Stated goal: Using the data below, tally the lines that include the string "which". Only the number is wanted.

Input:
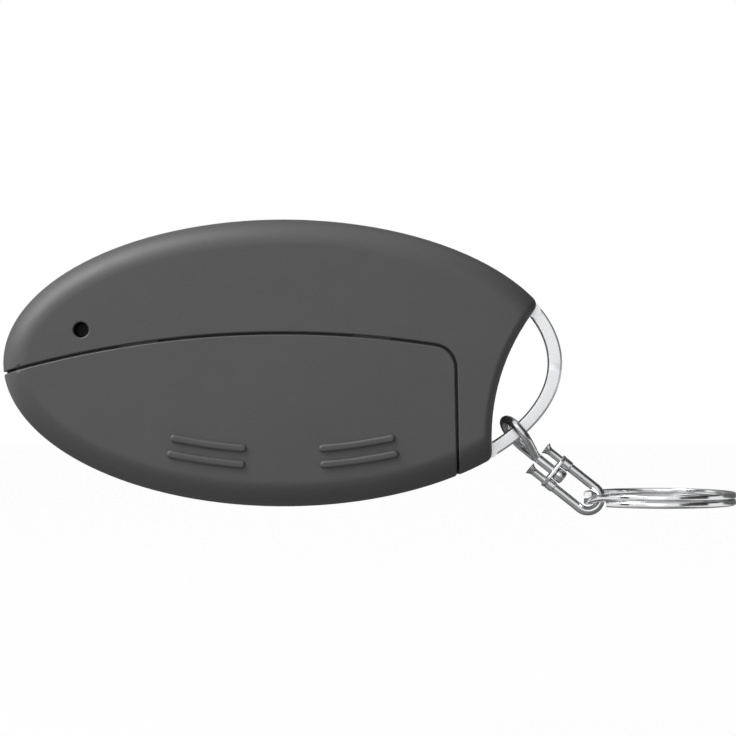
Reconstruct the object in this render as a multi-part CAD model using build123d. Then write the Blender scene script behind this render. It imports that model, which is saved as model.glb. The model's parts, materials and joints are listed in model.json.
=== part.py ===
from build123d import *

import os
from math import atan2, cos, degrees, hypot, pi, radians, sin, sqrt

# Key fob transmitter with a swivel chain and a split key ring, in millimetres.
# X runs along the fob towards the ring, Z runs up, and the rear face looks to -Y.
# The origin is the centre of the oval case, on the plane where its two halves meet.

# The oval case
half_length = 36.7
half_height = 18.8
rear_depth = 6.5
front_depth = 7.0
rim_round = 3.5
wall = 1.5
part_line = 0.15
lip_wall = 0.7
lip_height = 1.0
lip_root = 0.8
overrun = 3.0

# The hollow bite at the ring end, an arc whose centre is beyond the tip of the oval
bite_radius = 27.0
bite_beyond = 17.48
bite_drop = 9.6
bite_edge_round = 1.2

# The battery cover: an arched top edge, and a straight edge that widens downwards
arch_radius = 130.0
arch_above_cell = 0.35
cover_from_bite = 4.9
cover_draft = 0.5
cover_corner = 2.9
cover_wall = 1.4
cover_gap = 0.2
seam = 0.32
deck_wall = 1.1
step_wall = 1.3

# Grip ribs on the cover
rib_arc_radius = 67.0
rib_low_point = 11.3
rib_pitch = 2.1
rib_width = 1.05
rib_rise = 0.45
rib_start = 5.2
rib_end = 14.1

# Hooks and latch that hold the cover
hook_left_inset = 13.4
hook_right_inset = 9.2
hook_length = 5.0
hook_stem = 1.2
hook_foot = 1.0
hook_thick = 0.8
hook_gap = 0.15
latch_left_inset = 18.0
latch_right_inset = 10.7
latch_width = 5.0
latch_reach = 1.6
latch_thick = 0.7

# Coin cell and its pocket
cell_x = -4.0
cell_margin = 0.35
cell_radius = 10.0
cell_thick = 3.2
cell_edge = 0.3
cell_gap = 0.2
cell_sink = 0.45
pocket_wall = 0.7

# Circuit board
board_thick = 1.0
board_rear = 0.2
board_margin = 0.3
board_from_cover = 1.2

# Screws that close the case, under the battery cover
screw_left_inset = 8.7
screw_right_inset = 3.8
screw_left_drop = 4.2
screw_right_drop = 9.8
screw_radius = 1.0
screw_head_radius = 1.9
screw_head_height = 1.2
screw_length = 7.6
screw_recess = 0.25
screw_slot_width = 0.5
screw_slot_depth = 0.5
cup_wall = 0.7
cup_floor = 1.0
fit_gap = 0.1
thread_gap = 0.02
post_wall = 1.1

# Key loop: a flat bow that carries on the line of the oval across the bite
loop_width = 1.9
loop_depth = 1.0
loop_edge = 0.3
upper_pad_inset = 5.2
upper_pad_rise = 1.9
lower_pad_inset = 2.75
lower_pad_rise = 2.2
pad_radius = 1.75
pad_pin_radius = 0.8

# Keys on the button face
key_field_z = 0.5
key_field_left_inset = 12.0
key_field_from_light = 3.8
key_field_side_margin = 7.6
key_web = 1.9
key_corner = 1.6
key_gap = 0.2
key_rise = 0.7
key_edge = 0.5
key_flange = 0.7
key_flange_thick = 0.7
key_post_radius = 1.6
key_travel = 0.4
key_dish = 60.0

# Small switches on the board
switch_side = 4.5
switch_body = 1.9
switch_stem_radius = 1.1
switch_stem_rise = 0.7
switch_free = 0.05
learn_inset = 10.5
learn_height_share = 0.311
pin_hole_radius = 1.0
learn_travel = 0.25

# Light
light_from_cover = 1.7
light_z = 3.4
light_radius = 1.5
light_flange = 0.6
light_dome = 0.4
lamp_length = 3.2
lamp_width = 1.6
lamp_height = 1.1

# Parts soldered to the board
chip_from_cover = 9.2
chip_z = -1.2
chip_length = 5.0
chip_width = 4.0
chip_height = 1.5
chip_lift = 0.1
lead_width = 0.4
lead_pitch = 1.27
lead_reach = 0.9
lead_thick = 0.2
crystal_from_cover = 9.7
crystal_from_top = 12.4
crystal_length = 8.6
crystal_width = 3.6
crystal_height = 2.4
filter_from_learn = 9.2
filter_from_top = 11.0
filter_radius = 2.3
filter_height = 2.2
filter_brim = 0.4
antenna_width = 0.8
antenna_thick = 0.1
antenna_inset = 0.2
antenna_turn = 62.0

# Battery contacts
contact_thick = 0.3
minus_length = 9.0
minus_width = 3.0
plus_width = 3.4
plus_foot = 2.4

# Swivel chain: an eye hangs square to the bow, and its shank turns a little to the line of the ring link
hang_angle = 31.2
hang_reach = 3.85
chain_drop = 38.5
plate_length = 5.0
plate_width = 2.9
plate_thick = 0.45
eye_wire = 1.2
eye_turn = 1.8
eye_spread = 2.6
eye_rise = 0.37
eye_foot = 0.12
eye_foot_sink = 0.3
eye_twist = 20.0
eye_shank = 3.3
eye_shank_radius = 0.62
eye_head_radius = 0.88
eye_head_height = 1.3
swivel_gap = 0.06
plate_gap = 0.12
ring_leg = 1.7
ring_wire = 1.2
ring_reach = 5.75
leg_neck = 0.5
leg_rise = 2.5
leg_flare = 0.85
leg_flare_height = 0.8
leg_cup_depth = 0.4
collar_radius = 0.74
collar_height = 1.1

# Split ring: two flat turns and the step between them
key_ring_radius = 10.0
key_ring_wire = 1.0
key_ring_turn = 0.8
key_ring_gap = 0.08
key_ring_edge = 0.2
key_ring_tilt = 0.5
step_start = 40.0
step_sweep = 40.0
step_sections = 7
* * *
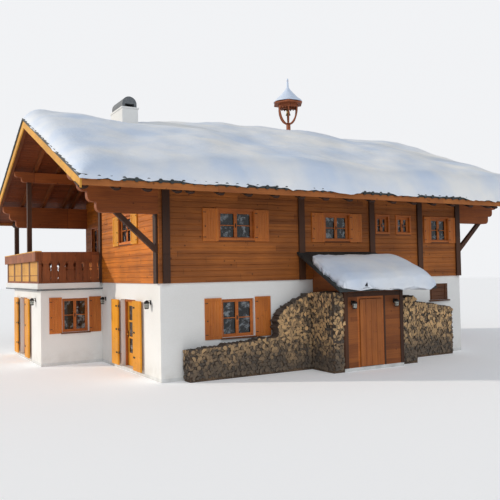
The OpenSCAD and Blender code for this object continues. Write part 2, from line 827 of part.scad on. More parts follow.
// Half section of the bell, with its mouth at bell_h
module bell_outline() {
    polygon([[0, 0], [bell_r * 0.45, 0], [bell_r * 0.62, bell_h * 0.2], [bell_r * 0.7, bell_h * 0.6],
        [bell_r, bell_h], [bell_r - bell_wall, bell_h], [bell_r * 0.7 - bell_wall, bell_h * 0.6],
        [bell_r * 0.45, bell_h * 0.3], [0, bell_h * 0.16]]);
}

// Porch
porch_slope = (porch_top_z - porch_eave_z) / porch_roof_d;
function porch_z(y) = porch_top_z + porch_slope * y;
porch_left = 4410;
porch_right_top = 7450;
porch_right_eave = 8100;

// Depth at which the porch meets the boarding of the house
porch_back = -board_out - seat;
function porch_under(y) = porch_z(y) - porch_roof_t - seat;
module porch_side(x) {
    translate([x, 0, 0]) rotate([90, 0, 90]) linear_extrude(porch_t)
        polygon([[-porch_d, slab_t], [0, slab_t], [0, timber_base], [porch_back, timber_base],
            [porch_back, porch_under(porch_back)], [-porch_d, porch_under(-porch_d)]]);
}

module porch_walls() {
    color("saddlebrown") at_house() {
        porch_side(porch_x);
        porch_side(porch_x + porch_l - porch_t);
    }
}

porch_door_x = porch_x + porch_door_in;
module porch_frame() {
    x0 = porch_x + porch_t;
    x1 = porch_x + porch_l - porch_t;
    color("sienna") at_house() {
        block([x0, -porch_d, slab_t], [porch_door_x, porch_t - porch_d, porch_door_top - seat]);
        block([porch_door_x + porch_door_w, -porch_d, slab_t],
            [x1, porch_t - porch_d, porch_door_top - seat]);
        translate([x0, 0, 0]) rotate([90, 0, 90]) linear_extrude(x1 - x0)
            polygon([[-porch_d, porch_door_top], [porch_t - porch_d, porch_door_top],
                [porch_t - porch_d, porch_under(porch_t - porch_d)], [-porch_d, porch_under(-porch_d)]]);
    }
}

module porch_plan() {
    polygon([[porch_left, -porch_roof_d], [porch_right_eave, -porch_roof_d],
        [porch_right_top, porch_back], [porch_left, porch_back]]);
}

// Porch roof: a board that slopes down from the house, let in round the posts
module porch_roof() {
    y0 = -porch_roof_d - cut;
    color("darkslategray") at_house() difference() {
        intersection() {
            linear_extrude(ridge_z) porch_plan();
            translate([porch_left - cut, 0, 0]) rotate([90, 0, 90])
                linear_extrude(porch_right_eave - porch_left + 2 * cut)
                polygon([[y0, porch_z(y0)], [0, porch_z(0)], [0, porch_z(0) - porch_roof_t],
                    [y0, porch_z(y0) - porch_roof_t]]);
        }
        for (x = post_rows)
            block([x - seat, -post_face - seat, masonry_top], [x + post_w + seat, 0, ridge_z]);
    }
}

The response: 2